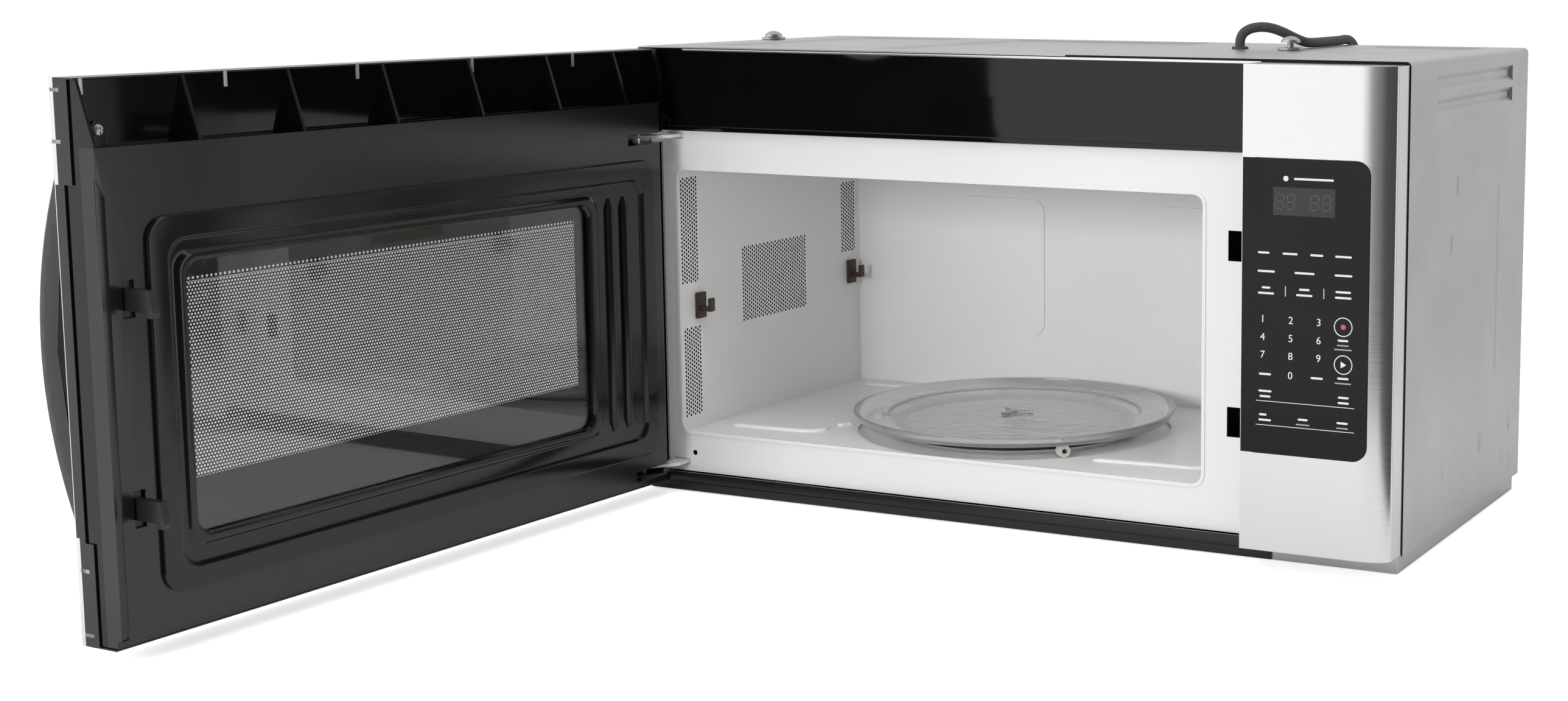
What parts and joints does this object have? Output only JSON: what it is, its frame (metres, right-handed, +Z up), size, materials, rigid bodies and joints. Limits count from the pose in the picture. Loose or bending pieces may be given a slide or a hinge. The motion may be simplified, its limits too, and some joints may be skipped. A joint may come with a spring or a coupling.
{
  "type": "over the range microwave",
  "caption": "Wide cabinet microwave oven that hangs over a cooktop, with a side hinged door standing open, a glass turntable, a touch control panel and a vent blower.",
  "frame": {"origin": "on the underside of the base pan, midway across the cabinet, under the face of the oven's front frame", "axes": "+Z up, +Y back to the wall, +X to the control panel side"},
  "size_m": [0.8183, 1.0398, 0.4456],
  "materials": {
    "galvanised_sheet": "bright galvanised sheet steel, softly reflecting",
    "chassis_steel": "darker plated sheet steel",
    "white_enamel": "smooth pale enamel, satin to gloss",
    "gloss_black": "deep gloss black",
    "satin_black": "satin moulded charcoal black",
    "trim_grey": "satin grey painted strip",
    "hook_brown": "dark brown heat resistant plastic",
    "mica": "pressed mica sheet",
    "clear_glass": "clear tempered glass",
    "smoked_glass": "black backed glass",
    "white_plastic": "moulded white plastic",
    "winding_iron": "laminated iron and varnished windings",
    "brushed_stainless": "stainless steel, brushed lengthwise",
    "circuit_board": "green printed circuit board",
    "aluminium_parts": "plain aluminium",
    "carbon_pad": "activated carbon pad in a frame",
    "cord_rubber": "dark grey cord jacket"
  },
  "bodies": {
    "root": {"outer_wrap": "galvanised_sheet", "back_panel": "chassis_steel", "base_pan": "galvanised_sheet", "chassis_plate": "chassis_steel", "front_frame": "white_enamel", "top_fascia": "gloss_black", "bottom_trim": "trim_grey", "oven_cavity": "white_enamel", "rack_hook_front_left": "hook_brown", "rack_hook_front_right": "hook_brown", "rack_hook_rear_left": "hook_brown", "rack_hook_rear_right": "hook_brown", "waveguide_cover": "mica", "turntable_motor": "winding_iron", "control_panel": "brushed_stainless", "touch_panel": "gloss_black", "display_window": "smoked_glass", "control_board": "circuit_board", "interlock_bracket": "white_plastic", "high_voltage_transformer": "winding_iron", "high_voltage_capacitor": "aluminium_parts", "waveguide": "galvanised_sheet", "magnetron": "aluminium_parts", "cooling_fan_housing": "satin_black", "cavity_lamp": "white_plastic", "blower_housing_left": "galvanised_sheet", "blower_housing_right": "galvanised_sheet", "blower_motor": "winding_iron", "charcoal_filter": "carbon_pad", "cooktop_lamp_lens_left": "clear_glass", "cooktop_lamp_lens_right": "clear_glass", "hinge_plate_lower": "white_enamel", "hinge_plate_upper": "white_enamel", "top_screw_left": "galvanised_sheet", "top_screw_right": "galvanised_sheet", "power_cord": "cord_rubber", "cord_gland": "cord_rubber", "power_plug": "cord_rubber"},
    "door": {"door_skin": "brushed_stainless", "door_frame": "satin_black", "choke_cover": "satin_black", "inner_window": "clear_glass", "screen_panel": "chassis_steel", "outer_glass": "smoked_glass", "door_handle": "satin_black"},
    "latch": {"door_latch": "white_plastic"},
    "turntable": {"turntable_tray": "clear_glass", "drive_coupler": "white_plastic"},
    "roller_ring": {"roller_ring": "satin_black"},
    "wheel_1": {"roller_wheel_1": "satin_black"},
    "wheel_2": {"roller_wheel_2": "satin_black"},
    "wheel_3": {"roller_wheel_3": "satin_black"},
    "blower_rotor": {"blower_wheel_left": "white_plastic", "blower_wheel_right": "white_plastic", "blower_shaft": "chassis_steel"},
    "cooling_fan": {"cooling_fan_wheel": "white_plastic"},
    "plunger_lower": {"interlock_plunger_lower": "hook_brown"},
    "plunger_upper": {"interlock_plunger_upper": "hook_brown"},
    "filter_left": {"grease_filter_left": "aluminium_parts"},
    "filter_right": {"grease_filter_right": "aluminium_parts"}
  },
  "joints": [
    {"name": "door_hinge", "type": "hinge", "parent": "root", "child": "door", "pos_m": [-0.364, -0.034, 0.2], "axis": [0, 0, -1], "range_deg": [-92, 8]},
    {"name": "latch_lift", "type": "slide", "parent": "door", "child": "latch", "axis": [0, 0, 1], "range_m": [0, 0.004], "stiffness_N_per_m": 400, "springref_m": -0.008},
    {"name": "turntable_spin", "type": "hinge", "parent": "root", "child": "turntable", "pos_m": [-0.073, 0.1683, 0.06], "axis": [0, 0, 1], "continuous": true},
    {"name": "ring_spin", "type": "hinge", "parent": "root", "child": "roller_ring", "pos_m": [-0.073, 0.1683, 0.0563], "axis": [0, 0, 1], "continuous": true},
    {"name": "wheel_1_spin", "type": "hinge", "parent": "roller_ring", "child": "wheel_1", "pos_m": [0.02582, 0.07486, 0.0563], "axis": [0.7266, -0.6871, 0], "continuous": true},
    {"name": "wheel_2_spin", "type": "hinge", "parent": "roller_ring", "child": "wheel_2", "pos_m": [-0.04148, 0.30059, 0.0563], "axis": [0.2317, 0.9728, 0], "continuous": true},
    {"name": "wheel_3_spin", "type": "hinge", "parent": "roller_ring", "child": "wheel_3", "pos_m": [-0.20333, 0.12945, 0.0563], "axis": [-0.9583, -0.2857, 0], "continuous": true},
    {"name": "blower_spin", "type": "hinge", "parent": "root", "child": "blower_rotor", "pos_m": [0, 0.262, 0.3616], "axis": [1, 0, 0], "continuous": true},
    {"name": "fan_spin", "type": "hinge", "parent": "root", "child": "cooling_fan", "pos_m": [0.286, 0.315, 0.19], "axis": [0, 1, 0], "continuous": true},
    {"name": "plunger_lower_press", "type": "slide", "parent": "root", "child": "plunger_lower", "axis": [0, 1, 0], "range_m": [0, 0.002], "stiffness_N_per_m": 200, "springref_m": -0.004},
    {"name": "plunger_upper_press", "type": "slide", "parent": "root", "child": "plunger_upper", "axis": [0, 1, 0], "range_m": [0, 0.002], "stiffness_N_per_m": 200, "springref_m": -0.004},
    {"name": "filter_left_slide", "type": "slide", "parent": "root", "child": "filter_left", "axis": [0, 1, 0], "range_m": [0, 0.008]},
    {"name": "filter_right_slide", "type": "slide", "parent": "root", "child": "filter_right", "axis": [0, 1, 0], "range_m": [0, 0.008]}
  ],
  "couplings": [
    {"joint": "ring_spin", "follows": "turntable_spin", "ratio": 0.5},
    {"joint": "wheel_1_spin", "follows": "turntable_spin", "ratio": -11.333},
    {"joint": "wheel_2_spin", "follows": "turntable_spin", "ratio": -11.333},
    {"joint": "wheel_3_spin", "follows": "turntable_spin", "ratio": -11.333}
  ]
}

-*-*-

What is the number of lines holding the word "slide"? State it alone.

6